Key Experimental Results¶
Main Results¶
The theoretical scaling predictions are validated using large-scale vision-language models (CLIP):
| Dimension | Theoretical Prediction | Empirical Verification |
|---|---|---|
| Negative samples \(m\) | Inner error decays as \(1/m\) (SCRL) / \(1/\sqrt m\) (SSCRL) | Increasing batch size (negatives) monotonically increases zero-shot R@1; marginal gains match \(1/m\) curves. |
| Anchor count \(n\) | Outer error decays as \(1/\sqrt n\) | Increasing the number of positive pairs (with fixed \(m\)) improves retrieval performance following \(1/\sqrt n\). |
| \(m\) vs \(n\) trade-off | Additive relationship; neither is replaceable | With fixed total budget \(n \cdot m\), neither extreme (small \(m\) or small \(n\)) is optimal. |
| Calibration | \(\mathcal E^*-\mathcal E(s)\le\sqrt{2(L-L^*)/\tau}\) | The gap in downstream retrieval AUC follows a \(\sqrt{\cdot}\) relationship with the upstream loss gap. |
Ablation Study¶
| Configuration | Key Finding | Description |
|---|---|---|
| Increasing \(m\) (SCRL) | Steeper retrieval AUC improvement | Consistent with \(O(1/m)\); supervised scenarios benefit more significantly from large negative sets. |
| Increasing \(m\) (SSCRL / CLIP) | Flatter improvement margin | Consistent with \(O(1/\sqrt m)\); shared negatives result in diminished returns. |
| Increasing \(n\) only | Gains scale consistently at \(1/\sqrt n\) | Matches theory for the outer term, explaining the \(n\)-side of CLIP scaling laws. |
Key Findings¶
- The \(O(m/\sqrt n)\) dependence in prior theory is an artifact of analytical techniques, not the inherent difficulty of the problem. OCE rewriting moves \(m\) to the denominator.

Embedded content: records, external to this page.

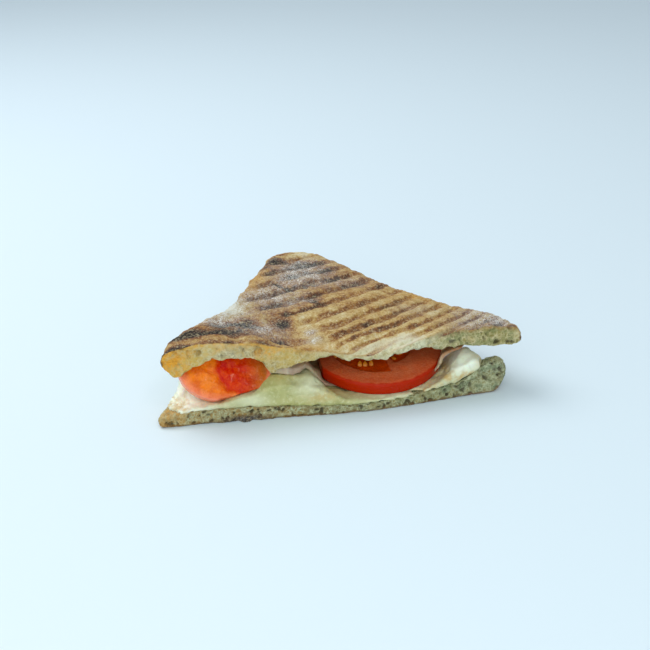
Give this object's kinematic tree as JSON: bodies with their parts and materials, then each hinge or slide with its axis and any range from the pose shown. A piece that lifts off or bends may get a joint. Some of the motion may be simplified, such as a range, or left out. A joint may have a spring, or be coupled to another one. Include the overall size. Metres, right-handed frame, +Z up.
{
  "type": "grilled cheese sandwich wedge",
  "caption": "Pressed and grilled sandwich wedge: flat bread with grill marks, cut to show melted cheese, ham and tomato slices, resting flat.",
  "frame": {"origin": "centre of the bounding box in plan, at the height of the underside", "axes": "+X along the cut side, from the end with the oval tomato slice to the end with the round one, +Y from the cut back to the tip, +Z up"},
  "size_m": [0.189, 0.157, 0.0437],
  "materials": {
    "bread_top": "toasted flat bread crust, floured",
    "bread_bottom": "open pale bread crumb with a thin toasted crust",
    "cheese": "melted pale cheese, satin",
    "ham": "thin cooked ham, moist",
    "tomato_right": "cut ripe tomato, wet",
    "tomato_left": "cut ripe tomato, wet"
  },
  "bodies": {
    "root": {"bread_top": "bread_top", "bread_bottom": "bread_bottom", "cheese": "cheese", "ham": "ham", "tomato_right": "tomato_right", "tomato_left": "tomato_left"}
  },
  "joints": []
}
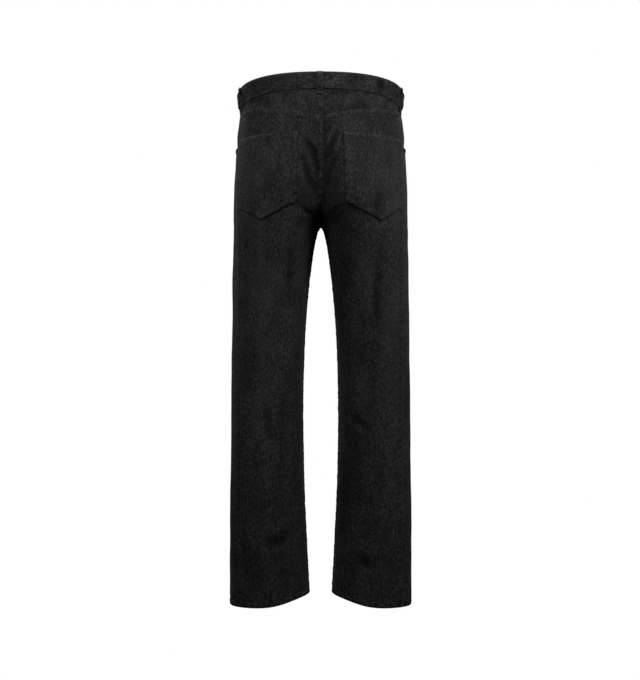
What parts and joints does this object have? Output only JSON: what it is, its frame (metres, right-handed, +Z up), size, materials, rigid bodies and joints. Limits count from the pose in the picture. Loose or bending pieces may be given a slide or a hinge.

- SCRL and SSCRL differ fundamentally in inner bound rates (\(1/m\) vs \(1/\sqrt m\)) due to negative sample sharing, providing a criterion for whether and when to use supervised negatives.
- The calibration inequality is \(\sqrt{\cdot}\) rather than linear, explaining why small upstream loss reductions in the late stages of pre-training can still yield significant downstream improvements.
Highlights & Insights¶
- Theoretical Elegance: Completes the loop of consistency, calibration, and generalization for modern vision-language model losses without needing "theory-friendly" proxies.
- OCE Rewriting as a Tool: Converting composite logs of sums into strongly convex ERM problems is a versatile technique applicable to other conditional stochastic optimization problems (DRO, learning-to-rank, softmax in attention).
- Explaining the scaling of \(m\): This provides a quantitative theoretical guarantee for engineering heuristics: increasing batch sizes in CLIP/SimCLR is principled, not just luck.
- AUC Perspective: Reinforces that contrastive learning is fundamentally about ranking, an insight applicable to dense retrieval and recommendation systems.
Limitations & Future Work¶
- Assumption 4.1 requires the scoring function to be in inner-product form with bounded spectral norms; whether transformer encoders satisfy these bounds in practice remains to be verified.
- Fisher consistency is proved over the space of all measurable functions; the approximation error for specific neural network hypothesis classes is not yet characterized.
- The study focuses on scaling trends rather than providing prescriptive formulas for the exact optimal \(m\) and \(n\).
- Hard-negative mining, which violates the i.i.d. negative sampling assumption, is not covered.
Related Work & Insights¶
- vs Saunshi et al. 2019 / Lei et al. 2023: Their surrogate-gap uses linear classification; their \(O(m/\sqrt n)\) bounds contradict practice. Ours uses AUC ranking and OCE to solve consistency and large-\(m\) benefits.
- vs HaoChen et al. 2021 (Spectral Methods): Spectral views explain representation geometry but lack sample complexity analysis; this work provides the statistical learning theory perspective.
- vs Wang & Isola 2020 (Alignment & Uniformity): They characterize geometric properties; this work provides the corresponding statistical convergence rates.
- This work supports engineering practices like large batch sizes and query-side hard negative mining in production systems (retrieval/recommendation).
Rating¶
- Novelty: ⭐⭐⭐⭐⭐ First Fisher consistency + calibration + \(O(1/m+1/\sqrt n)\) proof for CRL; OCE rewriting is a significant innovation.
- Experimental Thoroughness: ⭐⭐⭐ Primarily validation-oriented; does not introduce new algorithms or broad model comparisons.
- Writing Quality: ⭐⭐⭐⭐ Very clear logical chain (Consistency → Calibration → Generalization).
- Value: ⭐⭐⭐⭐⭐ Essential reading for teams training foundation models with InfoNCE; explains the batch size scaling law.